Pedro Guerreiro, diputado europeo por Portugal, fue más digno que los españoles, por lo menos en este caso. Rechazó públicamente la intervención de los veintisiete tipejos que alzaron la mano contra Venezuela. En múltiples ocasiones hemos visto que la actitud de los políticos portugueses en relación a nuestro país ha sido más ecuánime y amistosa que la de los españoles. Portugal no olvida la acogida que sus ciudadanos tuvieron aquí cuando la vida en la Europa de la posguerra era difícil. La España oficial parece que lo ha olvidado o nunca lo tomó en cuenta. Ahora vemos con repugnancia cómo sus dirigentes encabezan, con harta frecuencia, todo ataque a Venezuela, de manera miserable, haciéndose voceros y promotores de un antivenezolanismo rastrero que responde a los intereses del imperio, el cual no se resigna a perder el petróleo y otras riquezas que hasta hace pocos años tenía como suyos.

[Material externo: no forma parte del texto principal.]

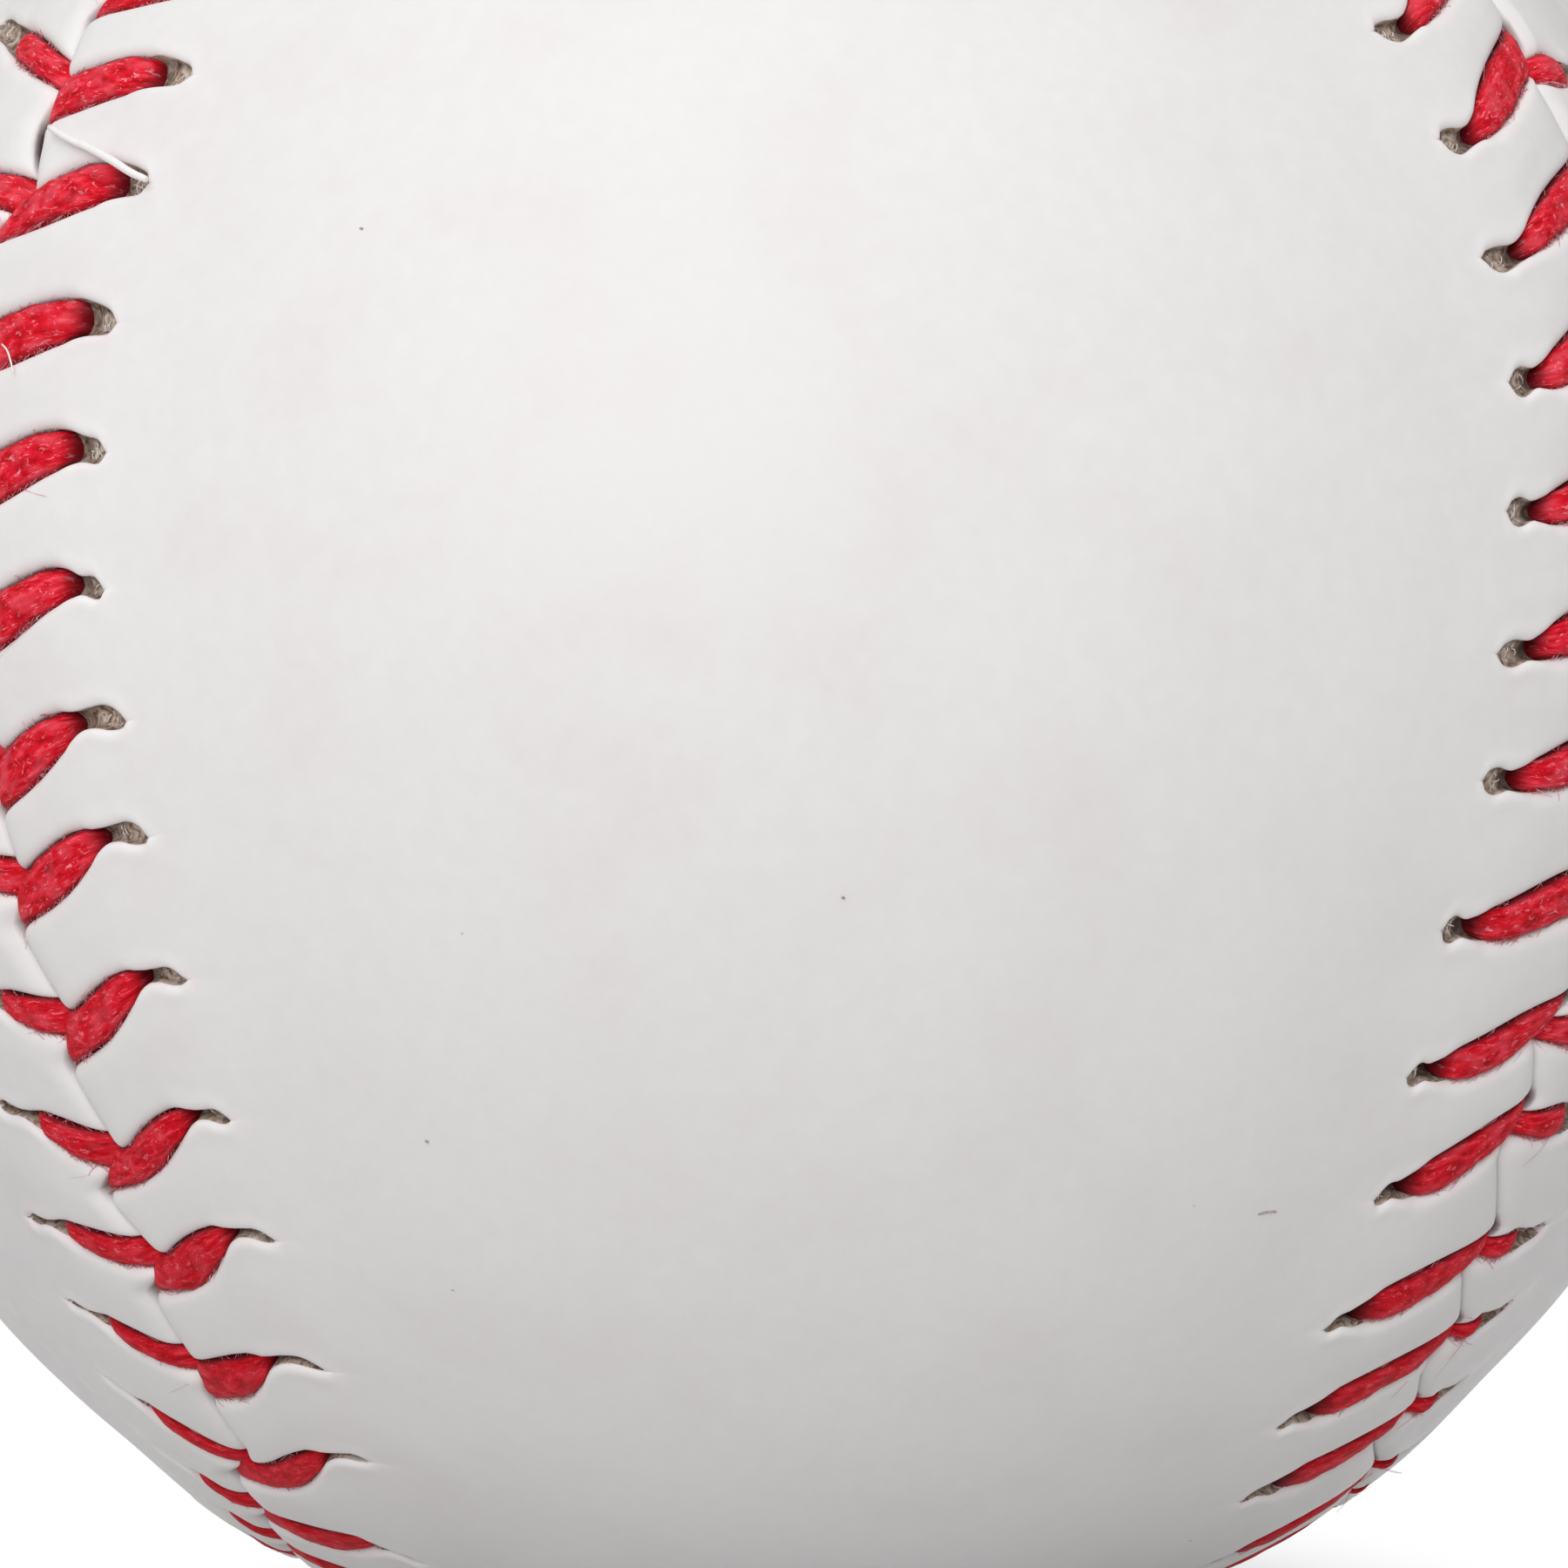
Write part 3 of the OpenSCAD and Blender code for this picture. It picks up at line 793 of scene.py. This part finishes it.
def thread_mesh(side):
    """Points and faces of one row of thread legs, and the frames that they were made from."""
    rng = np.random.default_rng(SEED + 10 + side)
    centers, wides, deeps, run = leg_frames(side)
    angle = np.arange(LEG_SIDES) * 2 * math.pi / LEG_SIDES
    cos = np.sign(np.cos(angle)) * np.abs(np.cos(angle)) ** LEG_BOX
    sin = np.sign(np.sin(angle)) * np.abs(np.sin(angle)) ** LEG_BOX
    swell = 1 + thread_noise(rng, run, angle[None, None, :])
    offset = wides[:, :, None] * cos[:, None] + deeps[:, :, None] * sin[:, None]
    points = centers[:, :, None] + offset * swell[..., None] * LEG_SHRINK
    faces = tube_faces(STITCHES, LEG_RINGS, LEG_SIDES)
    return points.reshape(-1, 3), faces, (centers, wides, deeps, run, angle)


def signed_volume(points, faces):
    total = 0
    for face in faces:
        a = points[face[0]]
        for k in range(1, len(face) - 1):
            total += np.dot(a, np.cross(points[face[k]], points[face[k + 1]]))
    return total


def read_numbers(items, name):
    numbers = np.zeros(len(items), dtype=np.int32)
    items.foreach_get(name, numbers)
    return numbers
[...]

Muchos de nosotros, como venezolanos nacidos en España, condenamos categóricamente esta clarísima y reiterada campaña de descrédito que ni Venezuela merece, ni España tiene motivo alguno para orquestar.

Nos hubiera gustado que la España obrera, la España popular, la España secularmente oprimida, la España que en algún momento histórico tuvo que emigrar en busca del pan que su tierra le negaba, dijera algo, se pronunciara y, de alguna manera, hiciera sentir su protesta y su repugnancia hacia toda esa basura absolutamente divorciada de la realidad.

Uno se pregunta cómo aquella España que durante cerca de tres años hizo frente, sola y desamparada, al fascismo internacional, permite ahora que los Aznares, Zapateros y Rajoyes pretendan entregarla atada de pies y manos a los insaciables intereses de un imperio decadente, sin nada que ofrecer, ni siquiera dignidad. ¿Qué ha sido de aquella España orgullosa que hoy se presta con tanta facilidad a servir de cipayo a quien en lo humanístico no le llega ni a las patas?